Jews in America and elsewhere are in trouble, as three factors threaten to turn 2020 into a nightmare of Antisemitic violence for Jewish communities.
Consider the following: 2019 was a record-breaking year for global Antisemitism. The number of “severe and violent incidents” monitored by the Kantor Center rose by 18 percent worldwide.
In the US, Antisemitism reached the highest level since tracking began in 1979. More than 2,100 cases of “assault, vandalism and harassment” were reported nationwide, the Anti-Defamation League said. Violence spiked in areas with large Jewish populations, and some communities suffered deadly attacks.

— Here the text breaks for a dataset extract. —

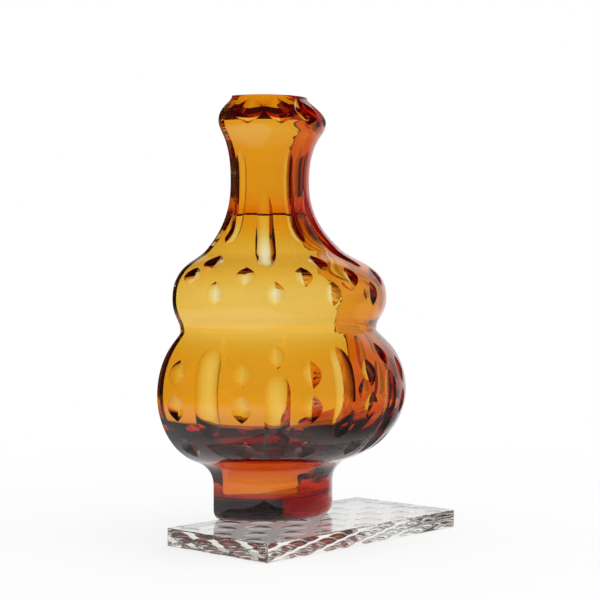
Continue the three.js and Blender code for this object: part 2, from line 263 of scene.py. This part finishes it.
def flute(radius, runs, stops, angle):
    """A round-nosed groove that follows the surface up the vase."""
    line = []
    for i in range(FLUTE_STEPS + 1):
        height = stops[0][0] + (stops[-1][0] - stops[0][0]) * i / FLUTE_STEPS
        point, facing = surface_at(height)
        spot = point + facing * (radius - flute_depth(runs, stops, height) + FLUTE_LIFT)
        line.append(Vector((0.0, -spot.x, spot.y)))
    ways = [(b - a).normalized() for a, b in zip(line, line[1:])]
    ways = [ways[0], *((a + b).normalized() for a, b in zip(ways, ways[1:])), ways[-1]]
    turn = Matrix.Rotation(math.radians(angle), 4, "Z")
    return swept([turn @ Matrix.Translation(spot) @ Matrix.Rotation(math.atan2(-way.y, way.z), 4, "X")
                  @ Matrix.Scale(radius, 4) for spot, way in zip(line, ways)], FLUTE_SIDES)


def columns(pitch, count):
    """Angles of evenly pitched columns, counted both ways from the front."""
    return [(i - (count - 1) / 2) * pitch for i in range(count)]


def all_cuts():
    """Groups of cutting bodies. The bodies of one group don't touch each other."""
    groups = []
    for height, depth, count in LEAF_ROWS:
        groups.append([wheel(*LEAF_WHEEL, height, depth, a) for a in columns(BULB_PITCH, count)])
    between = columns(BULB_PITCH, BETWEEN_COLUMNS)
    groups.append([flute(*(SHORT_FLUTE if i % 2 else LONG_FLUTE), a) for i, a in enumerate(between)])
    groups.append([wheel(*LEAF_WHEEL, *CREST, a) for a in between[1::2]])
    neck = columns(NECK_PITCH, NECK_COLUMNS)
    groups.append([flute(*(LOW_FLUTE if i % 2 else HIGH_FLUTE), a) for i, a in enumerate(neck)])
    groups.append([wheel(*LEAF_WHEEL, *SHOULDER_LEAF, a) for a in neck[0::2]])
    groups += [[wheel(*COLLAR_WHEEL, *COLLAR_CUT, a)] for a in columns(COLLAR_PITCH, COLLAR_COLUMNS)]
    return groups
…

In Britain, Antisemitism monitor CST recorded an all-time high of 1,805 incidents. This marked the fourth consecutive year a record was broken. In Austria, the number of anti-Jewish incidents more than doubled in five years. The list goes on and on.
But now there is more bad news: the situation faced by Jews in America and elsewhere is getting worse. The combination of three factors in 2020 promises another Antisemitic surge, with a heightened risk of more violence.
US Unrest Threatens Jews
First there is the brutal killing of George Floyd by the police and subsequent protests and riots in America and beyond. This racially charged unrest is leaving Jews in an uneasy position.
On the left, many activists and African Americans see Jews as part of a privileged and oppressive elite that exploits blacks. Some observers also point out that Black Lives Matter, which leads the protest, is an Antisemitic movement.
In parallel, a massive online campaign is falsely blaming the conduct of US police officers on Israeli training. The Palestinians are also spreading hateful propaganda as they try to link their cause to the global protest.
On the right, Jews are widely resented for taking the side of the protesters. In some circles, Jewish billionaires like George Soros are accused of fomenting riots to bring down America. These and similar charges reinforce familiar conspiracy theories against Jews.
As extremists increasingly dominate the discourse, the Jews find themselves squeezed in the middle. With emotions running high, the radical fringes on both sides will likely target Jewish individuals and communities. In Los Angeles and elsewhere, protesters already vandalized synagogues and Jewish-owned businesses.
Corona Sparks Antisemitic Wave
Then there is the Corona pandemic, which unleashed an explosion of anti-Jewish conspiracy theories. All over the internet, Antisemitic groups and activists are widely blaming Jews for creating or spreading the virus.
These haters draw on toxic Antisemitic tropes and promote vicious incitement on social media. Far-right sympathizers regularly interrupted Jewish meetings online during the Corona lockdown. They also launched campaigns urging followers to deliberately infect Jews with the disease.
Experts fear that this wave of Corona-inspired Antisemitism is creating fertile ground for violent attacks. Online hate will increasingly translate into physical assaults as the world emerges out of lockdowns, observers who monitor the situation warn.
Wars Boost Antisemitic Violence
Finally, trouble in the Middle East could make the situation even worse. Notably, Israel is planning to annex some West Bank land this summer, and is preparing for escalation in Palestinian violence. In the north, the IDF faces a potential war with Iran and its proxies.
Based on past experience, such hostilities will prompt an upsurge in anti-Israel and anti-Jewish incidents. But this time, it will coincide with other explosive circumstances. Political unrest, a looming economic recession, and a growing culture of conspiracy are all bad news for Jews, the ultimate scapegoats in times of crisis.
Jews are acutely aware of their situation, and some are preparing to flee. Interest in moving to Israel from the US and Canada is quickly growing, mostly due to the Corona crisis. In other countries, too, more Jews are looking into immigration.
Recently, an Israeli official estimated that up to 250,000 immigrants will be arriving in the next three to five years. But if current trends continue, Israel could be facing a much larger wave of newcomers and expats seeking a safe haven.